Consultant acknowledged that, following his retirement from the
Corporation, he continues to be bound by the terms of the "Northern Trust
Corporation Statement of Policies and Procedures Regarding Confidential
Information, Securities Trading by Employees and Related Matters" (the
"Confidential Information Policy") and the "Northern Trust Corporation
Information Asset Security Policy" (the "Information Asset Security Policy") and
agrees that these policies will also apply to any information learned by him in
connection with the performance of his duties under this Agreement. Consultant
will not disclose to or discuss with any person not employed by the Corporation
or its affiliates any information of a type described as "confidential
information" in the Confidential Information Policy or as "information assets"

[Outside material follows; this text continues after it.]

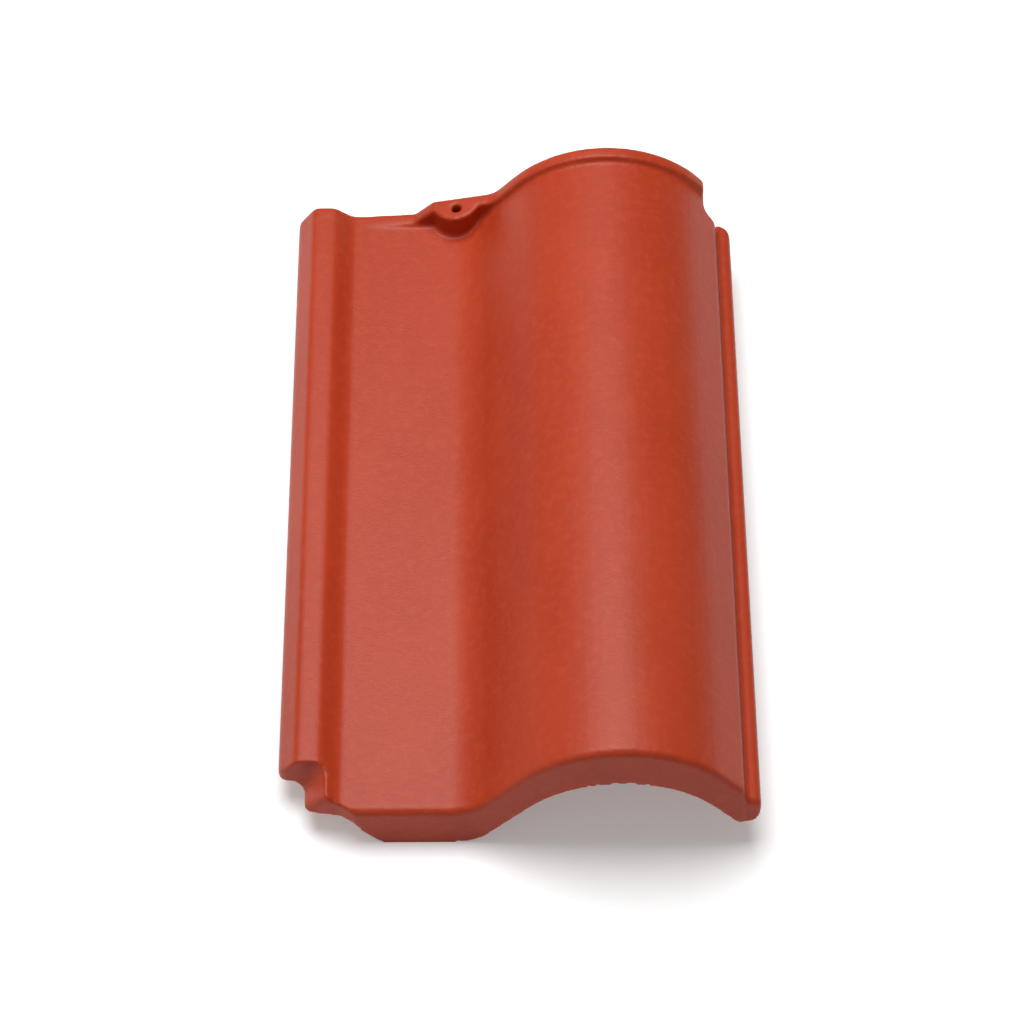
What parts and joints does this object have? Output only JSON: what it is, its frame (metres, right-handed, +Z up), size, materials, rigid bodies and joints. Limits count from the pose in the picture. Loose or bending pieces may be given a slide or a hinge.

in the Information Asset Security Policy. This restriction will cease to apply
to information that has become generally known or is already known to the person
or persons with whom it is to be discussed, other than through a breach of the
Confidentiality Information Policy or the Information Asset Security Policy.
8. Relief.
In the event of a breach or a threatened or intended breach of Section
5 or Section 6 of this Agreement by Consultant, the Corporation shall be
entitled, in addition to remedies otherwise available to the Corporation at law
or in equity, to injunctions, both preliminary and permanent, enjoining such
breach or threatened or intended breach, and Consultant hereby consents to the
issuance thereof forthwith in any court of competent jurisdiction. In addition,
Consultant agrees to pay to the Corporation any costs and attorneys' fees
reasonably incurred by the Corporation in connection therewith.
The taking of any action by the Corporation or the forbearance of the
Corporation to take any action shall not constitute a waiver by the Corporation
of any of its rights to remedies or relief under this Agreement or under law or
equity.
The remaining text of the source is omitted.